There was only one fully instrumental piece on the entire program: excerpts from Mazz Smith’s 16 Hits or Misses. The name in itself is a disclaimer to the audience, but Smith, a lauded inter-genre violinist, was sure to provide her own warning that this piece “might not be that good.” I don’t know why she bothered to do that — the piece was charming. Modeled after the Bartók violin duos, Smith’s Hits or Misses straddled that ever-growing gap between classical tradition and popular music. I never thought I wanted to hear techno-funk played by two violins. But now I want to hear it again.
The final act of the first half was a series of scenes from Francesco Cavalli’s La Calisto — the basic gist being that Calisto rejects Jove, so Jove dresses up like the goddess Diana in hopes of wooing Calisto. Calisto, then wooed, attempts to nuzzle up to the real Diana and is swiftly rebuffed — FIN. Kind of a crazy gender-bent story from the beginning, with a ton of big gay energy (I thought homosexuality was taboo in the renaissance?) — perfect for ChamberQUEER! Mezzo Liz Bouk’s (he/him) passionate Jove was only outdone by his disgusted Diana — he has the PERFECT what-the-fuck face for the role. Danielle Buonaiuto’s (they/she) Calisto was suave and sensual, aided by their complete and utter comfort on the stage. Oh, and the sass-flecked subtitles set on a plain PowerPoint were a riot.
I know I put this in the first review, but I'm going to put it here again
because it's important! Support ChamberQUEER!
A short intermission switched the concert's gears to a cappella choral music sung one-to-a-part. The opener, Saunder Choi's American Breakfast, was a powerful statement about...well, everything. Gun violence, LGBTQ+ issues, all set against a bleak and boring all-American backdrop.
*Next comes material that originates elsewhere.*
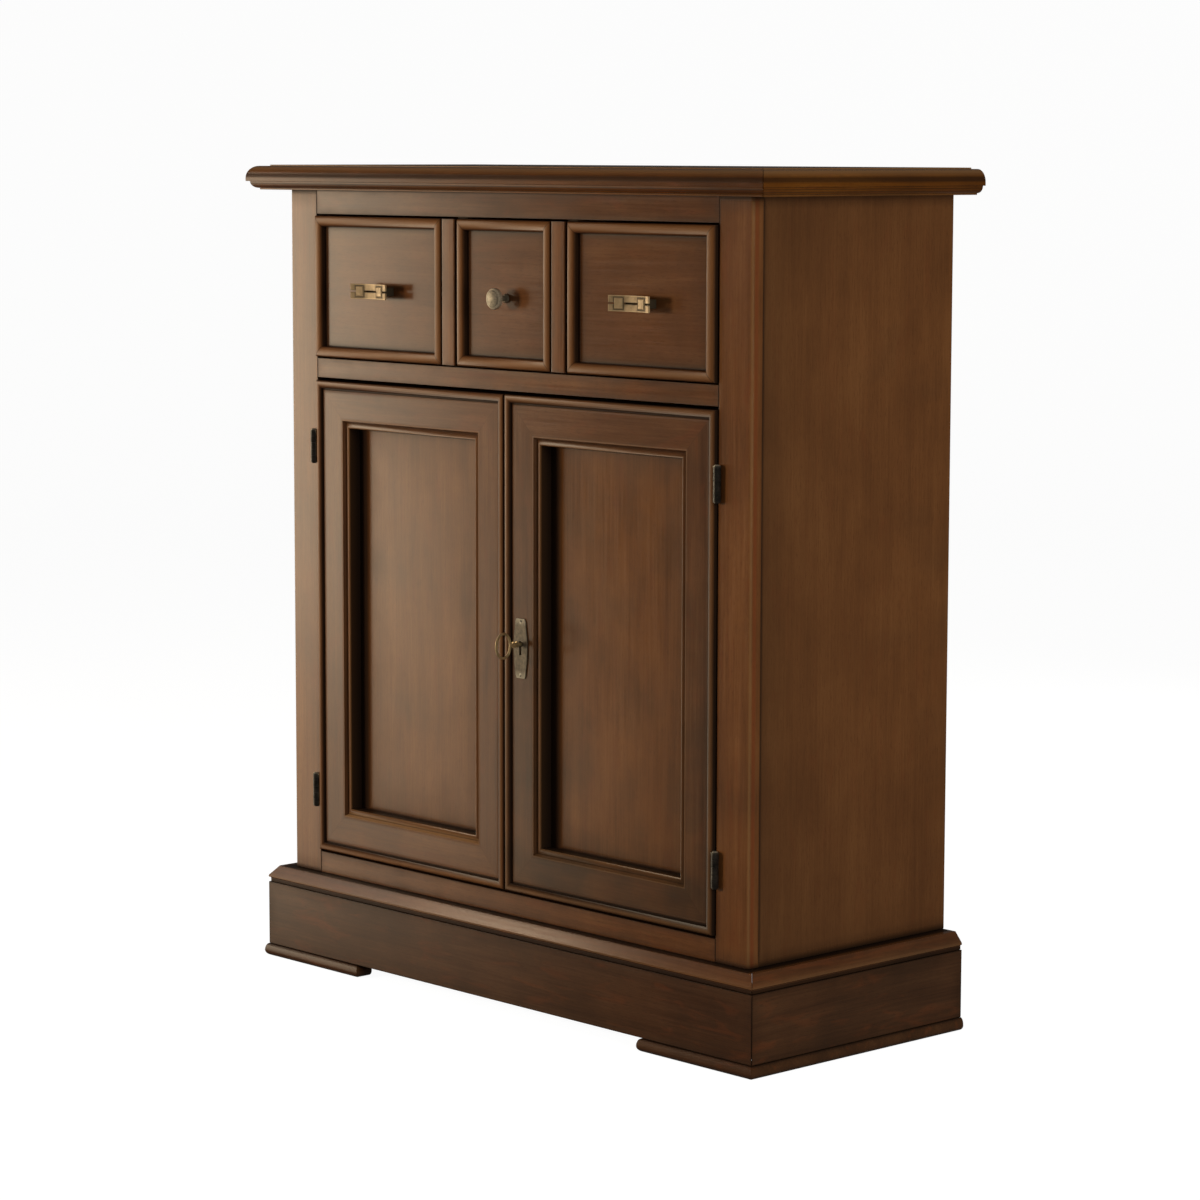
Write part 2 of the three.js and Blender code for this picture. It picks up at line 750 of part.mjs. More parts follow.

It's a piece easily capable of gutting anyone with half a conscience, as it did to me.
The finale to the weekend-long ChamberQUEER experience was a set of four Monteverdi madrigals, but with a “ChamberQUEER twist,” as the founders put it. Guitarist Grey McMurray improvised connective material between each of the pieces, a prospect which bewildered me until the music actually began. McMurray’s experimental interludes essentially filled in all the genres that the Monteverdi couldn’t fill, with looping and microtones and echoes beyond belief — the perfect character foil to the similarly emotional, though stark and strict Monteverdi. The one that particularly stuck with me was the interlude before the final lament, the famous Lamento della ninfa in which a nymph bemoans her unrequited love; McMurray pointed out the essential crux of the renaissance madrigal by repeating the quote above. Lamento della ninfa itself was tremendous, with the nymph represented by countertenor Jonathan May; the gender-bend was refreshing, and May himself only got better as the part extended more into the nymph’s soprano range. Plus, McMurray used some of his pre-recorded loops to fill in the continuo line, which was just another layer of innovation.
Well, let’s just say I got exactly what I expected. The concert was fabulous. My pre- and post-concert banter was tolerated gladly. I turned down drinks again because I had work the next day.
Long story short: ChamberQUEER makes beautiful music in a space that questions the canon that has been shoved forth into our hands since early childhood. They are the future. Keep ChamberQUEER in mind, because one day they will be big. Mark my words.